Before fans of the renowned comic and cartoonist get too excited, it should be quickly noted that it will be reruns of “Calvin and Hobbes” that newspapers can publish from Sept. 4 to Dec. 31. And Watterson will reply to queries in a controlled way via Andrews McMeel Publishing.

The reruns and question-answering are designed to promote “The Complete Calvin and Hobbes” — AMP’s huge, three-volume, 23-pound collection of all 3,160 “Calvin and Hobbes” strips that ran in newspapers between Nov. 18, 1985, and Jan. 1, 1996. The hardcover, slipcased set — which will be released Oct. 4 with a first printing of 250,000 — also includes new art and an introductory essay by Watterson.

Universal Press Syndicate, which was sending “Calvin and Hobbes” to more than 2,400 newspapers when Watterson retired, will distribute the 17 weeks of daily and Sunday strips (selected from various years of the comic’s run). This “encore” serialization will be similar to what Universal did in 2003, when it offered newspapers three months of “Far Side” reruns to promote “The Complete Far Side” collection of Gary Larson’s comic that AMP released that fall.

AMP has received about 1,000 questions for Watterson since posting, earlier this month, a form people can print from AndrewsMcMeel.com. AMP is also seeking queries for Watterson by sending out material for newspapers to publish if they so desire. Questions need to be postmarked by June 15, and Watterson is scheduled to answer selected ones by Sept. 1. His responses will probably be assembled in a Q&A that newspapers can publish.

Many of the questions for Watterson — who’s still only in his 40s — have so far been predictable. They include “Why did you end ‘Calvin and Hobbes’?,” “Will you ever do another comic?,” “What have you been doing since you retired?,” etc. “We’re hoping to get more introspective questions that people put a lot of thought behind,” said Rebecca Murray Schuler, director of publicity at AMP.

AMP is choosing which questions to send on to Watterson, who will decide which ones to answer.

Schuler told E&P that AMP gave Watterson a “wish list” of things he might do to help promote the October book, including possibly giving one or two media interviews. Then Watterson came up with the idea to answer reader questions, she said.

Will journalists use this opportunity to also submit some questions via the AMP form? That’s possible — and not a problem, Schuler replied.

Watterson almost never spoke to the media while doing “Calvin and Hobbes” — though he did talk with E&P for the magazine’s Feb. 8, 1986, issue. In that interview, Watterson recalled getting several pre-“Calvin and Hobbes” ideas rejected — starting with “a sort of outer-space parody” in 1980. One of the failed strips contained two minor characters — a boy (Calvin) and a tiger (Hobbes). A syndicate suggested that Watterson make the duo the stars of their own comic, yet ultimately didn’t sign it. Universal did.
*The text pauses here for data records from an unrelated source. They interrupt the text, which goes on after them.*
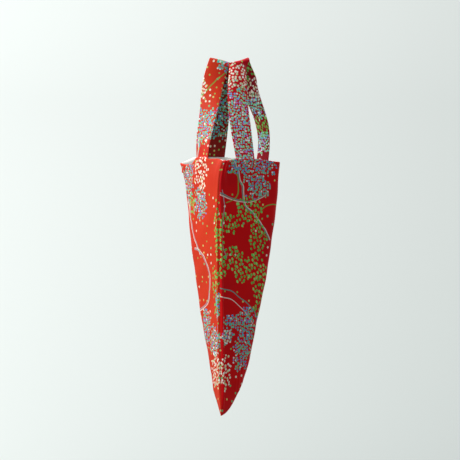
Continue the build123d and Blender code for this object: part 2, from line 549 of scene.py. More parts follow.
def with_twin(line: Stroke | Arc) -> list[tuple[float, tuple[float, float], Colour]]:
    """A line and its twin, where it has one: shift in metres, how its edge fades, and colour."""
    lines = [(0.0, LINE_FADE, line.colour), (line.twin * MM, TWIN_FADE, PALE_LINE)]
    return lines if line.twin else lines[:1]


@dataclass(frozen=True)
class DotLayer:
    """A layer of dots: how they lie, how large they are, their colours and how many show.

    A dot's radius is radius + spread * chance, in mm. It is stretch times as long as wide, with
    its long side at slant from straight down, and loose is how far dots stray from rows. Shown is
    the share of dots that are there; thin_edge is that share at a patch's edge, where it is lower.
    A patch's edge strays by up to rag / 2 of its reach, in waves of rag_size.
    """

    family: Dots | None
    pitch: float
    colours: Stops
    stretch: float
    loose: float
    radius: float
    spread: float
    slant: float = 0.0
    shown: float = 1.0
    thin_edge: float = 1.0
    rag_size: float = 10 * MM
    rag: float = 0.9
    size_by_tint: bool = False


LONE_DOTS = DotLayer(
    family=None,
    pitch=9.5 * MM,
    colours=(
        (0.0, srgb(150, 205, 96)),
        (0.4, srgb(214, 226, 130)),
        (0.7, srgb(250, 240, 214)),
        (0.9, srgb(120, 200, 130)),
    ),
    stretch=1.15,
    loose=0.9,
    radius=1.0,
    spread=0.5,
    size_by_tint=True,
)
LEAF_DOTS = DotLayer(
    family=Dots.LEAF,
    pitch=4.1 * MM,
    colours=((0.0, srgb(84, 200, 84)), (0.45, srgb(108, 214, 98)), (0.8, srgb(152, 230, 118))),
    stretch=1.5,
    loose=0.8,
    radius=1.1,
    spread=0.42,
    slant=0.35,
    rag_size=13 * MM,
    rag=1.2,
    size_by_tint=True,
)
COOL_DOTS = DotLayer(
    family=Dots.COOL,
    pitch=3.35 * MM,
    colours=SOFT_COOL,
    stretch=1.0,
    loose=0.8,
    radius=1.14,
    spread=0.38,
    thin_edge=0.45,
)
CREAM_DOTS = DotLayer(
    family=Dots.CREAM,
    pitch=4.0 * MM,
    colours=(
        (0.0, srgb(252, 248, 230)),
        (0.5, srgb(244, 232, 200)),
        (0.8, srgb(220, 236, 176)),
        (0.9, srgb(255, 253, 246)),
    ),
    stretch=1.2,
    loose=0.75,
    radius=1.15,
    spread=0.42,
    slant=-0.3,
    shown=0.95,
    rag_size=11 * MM,
)


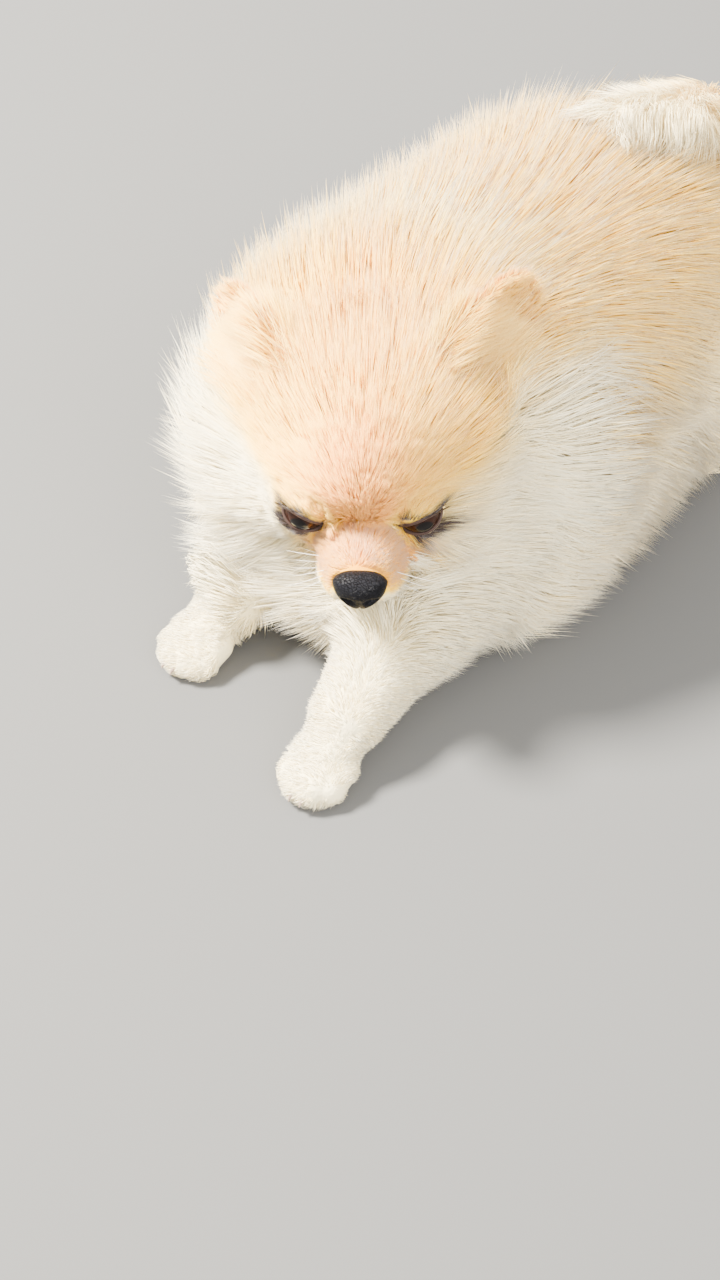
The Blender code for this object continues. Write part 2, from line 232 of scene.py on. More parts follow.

Still, Watterson initially worried if “Calvin and Hobbes” would catch on. “My concern was really very basic: whether the strip would make enough in sales so it could continue,” the cartoonist told E&P in the 1986 interview.

“Calvin and Hobbes” quickly exploded in popularity, of course, and Watterson was able to quit his job doing advertising layout. Previously, he had also worked briefly as an editorial cartoonist for The Cincinnati Post.

In a 100th-anniversary-of-comics poll conducted by E&P for its 1995 syndicate directory, respondents voted “Calvin and Hobbes” the best comic then currently in syndication. Another indication of the strip’s popularity is that Watterson’s 17 previous books have sold more than 30 million copies.